Erbium-doped Si nanocrystals: optical properties and electroluminescent devices

In the last decade, a strong effort has been devoted towards the achievement of efficient light emission from silicon. Among the different approaches, rare-earth doping and quantum confinement in Si nanostructures have shown great potentialities. In the present work, the synthesis and properties of low-dimensional silicon structures in SiO₂ will be analyzed. All of these structures present a strong room temperature optical emission, tunable in the visible by changing the crystal size. Moreover, Si nanocrystals (nc) embedded in SiO₂ together with Er ions show a strong coupling with the rare earth.

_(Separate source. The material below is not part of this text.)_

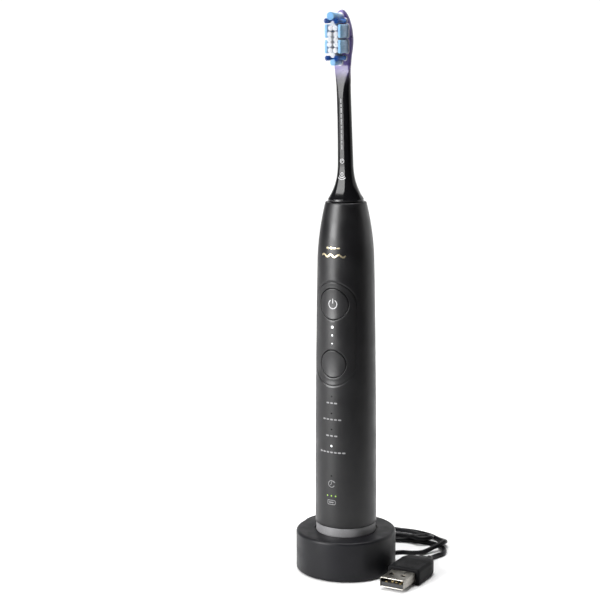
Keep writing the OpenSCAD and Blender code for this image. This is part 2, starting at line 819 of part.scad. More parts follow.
module head_platen() {
    steps = 24;
    color("mediumpurple") difference() {
        loft([for (i = [0 : steps]) platen_ring((platen_h - 0.15) * sin(90 * i / steps) + 0.01)]);
        block([-10, face_y - 5, platen_low - 1], [10, face_y, head_top + 1]);
    }
}

// Tufts, as [across, height above the platen's foot].
function pair(x, z) = [[-x, z], [x, z]];
white_spots = concat([[0, 4.7], [0, 18.5]], pair(1.3, 6.8), pair(1.65, 9.3), pair(1.65, 11.5),
    pair(1.65, 13.8), pair(1.2, 16.5));
side_spots = [for (low = [6.6, 13.3], row = [0 : 2], side = [-1, 1]) [side * 3.75, low + row * 1.95]];
dark_spots = concat(pair(2.2, 3.2), pair(2.2, 19.5));
foot_spot = [0, 1.4];
crown_spot = [0, 22.2];
white_r = 0.8;
side_r = 0.9;
dark_r = 0.9;
foot_tuft_r = 1.2;
crown_r = 1.3;
long_bristle = bristle_len + 1.6;

module tuft(spot, length, r) {
    translate([spot[0], face_y, platen_low + spot[1]]) rotate([90, 0, 0])
        cylinder(r = r, h = length, $fn = 24);
}

module collar(spot, r) {
    difference() {
        tuft(spot, 0.7, r + 0.35);
        translate([0, -0.2, 0]) tuft(spot, 1, r + fit);
        translate([0, 0.5, 0]) tuft(spot, 1, r + fit);
    }
}

module tuft_collars() {
    color("white") {
        for (spot = dark_spots) collar(spot, dark_r);
        collar(crown_spot, crown_r);
    }
}

module tufts_white() {
    color("white") for (spot = white_spots) tuft(spot, bristle_len, white_r);
}

module tufts_dark_blue() {
    color("navy") for (spot = dark_spots) tuft(spot, long_bristle, dark_r);
}

module tufts_light_blue() {
    color("deepskyblue") {
        for (spot = side_spots) tuft(spot, bristle_len, side_r);
        tuft(foot_spot, bristle_len, foot_tuft_r);
        tuft(crown_spot, long_bristle, crown_r);
    }
}

charger_top_shell();
charger_base_plate();
charger_foot_ring();
charger_ferrite_core();
charger_coil_bobbin();
charger_primary_coil();
charger_circuit_board();
charger_board_parts();
charger_cord_grommet();
cord_lead();
cord_tail();
cord_coil();
usb_plug_grip();
usb_plug_shell();
usb_plug_tongue();
usb_plug_contacts();
usb_plug_strain_relief();
handle_housing();
handle_end_cap();
end_cap_seal();
handle_charging_coil();
battery_cell();
battery_tabs();
inner_tray();
control_board();
control_board_parts();
power_switch();
mode_switch();
indicator_lights();
keypad_pad();
drive_frame();
lower_bush();
upper_bush();
stator_core();
stator_coils();
shaft_seal();
spring_anchor();
power_button();
power_plunger();
mode_button();
mode_plunger();
drive_shaft();
rotor_hub();
rotor_magnets();
torsion_bar();
brush_neck();
neck_base_ring();
shaft_socket();
head_tag_ring();
head_platen();
tuft_collars();
tufts_white();
tufts_dark_blue();
tufts_light_blue();
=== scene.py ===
import math
import random

import bpy
import bmesh
from mathutils import Matrix, Vector
from mathutils.geometry import delaunay_2d_cdt


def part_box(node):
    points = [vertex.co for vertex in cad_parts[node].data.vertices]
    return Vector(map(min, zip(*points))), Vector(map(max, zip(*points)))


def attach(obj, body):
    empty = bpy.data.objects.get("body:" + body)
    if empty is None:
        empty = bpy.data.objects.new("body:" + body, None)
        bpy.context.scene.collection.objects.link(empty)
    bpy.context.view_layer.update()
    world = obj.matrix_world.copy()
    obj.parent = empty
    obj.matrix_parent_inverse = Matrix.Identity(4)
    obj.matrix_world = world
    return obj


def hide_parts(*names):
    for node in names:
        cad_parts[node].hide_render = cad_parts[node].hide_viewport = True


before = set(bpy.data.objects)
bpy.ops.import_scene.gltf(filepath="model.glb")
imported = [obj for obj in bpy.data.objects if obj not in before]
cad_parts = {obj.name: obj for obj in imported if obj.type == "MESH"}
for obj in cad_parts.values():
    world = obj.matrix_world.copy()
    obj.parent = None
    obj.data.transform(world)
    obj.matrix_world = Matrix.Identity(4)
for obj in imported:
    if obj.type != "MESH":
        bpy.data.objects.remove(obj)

random.seed(11)
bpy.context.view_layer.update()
MM = 0.001


# ---------- Camera ----------

# The camera's bearing round the axis, its distance and height in metres, and how it is turned.
BEARING = math.radians(28)
DISTANCE, HEIGHT = 0.711, 0.254
YAW, PITCH, ROLL = math.radians(1.7), math.radians(10.05), math.radians(-0.3)
LENS = 94.3
ACROSS = Vector((math.cos(BEARING), math.sin(BEARING), 0))
AWAY = Vector((-math.sin(BEARING), math.cos(BEARING), 0))
UP = Vector((0, 0, 1))


def add_object(name, data):
    obj = bpy.data.objects.new(name, data)
    bpy.context.scene.collection.objects.link(obj)
    return obj


def make_camera():
    place = AWAY * -DISTANCE + UP * HEIGHT
    level = AWAY * math.cos(YAW) - ACROSS * math.sin(YAW)
    side = ACROSS * math.cos(YAW) + AWAY * math.sin(YAW)
    look = level * math.cos(PITCH) - UP * math.sin(PITCH)
    above = UP * math.cos(PITCH) + level * math.sin(PITCH)
    right = side * math.cos(ROLL) + above * math.sin(ROLL)
    top = above * math.cos(ROLL) - side * math.sin(ROLL)
    data = bpy.data.cameras.new("camera")
    data.lens = LENS
    data.sensor_width = 36
    data.clip_start = 0.01
    data.clip_end = 20
    obj = add_object("camera", data)
    turn = Matrix((right, top, -look)).transposed().to_4x4()
    obj.matrix_world = Matrix.Translation(place) @ turn
    bpy.context.scene.camera = obj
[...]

Indeed each Si nc absorbs energy which is then preferentially transferred to the nearby Er ions. The signature of this interaction is the strong increase of the excitation cross section for an Er ion in the presence of Si nc with respect to a pure oxide host. We will show the properties of Er-doped Si nc embedded within Si/SiO₂ Fabry–Pérot microcavities. Very narrow, intense and highly directional luminescence peaks can be obtained. Moreover, the electroluminescence (EL) properties of Si nc and Er-doped Si nc in MOS devices are investigated. It is shown that an efficient carrier injection at low voltages and quite intense room temperature EL signals can be achieved, due to the sensitizing action of Si nc for the rare earth. These data will be presented and the impact on future applications discussed.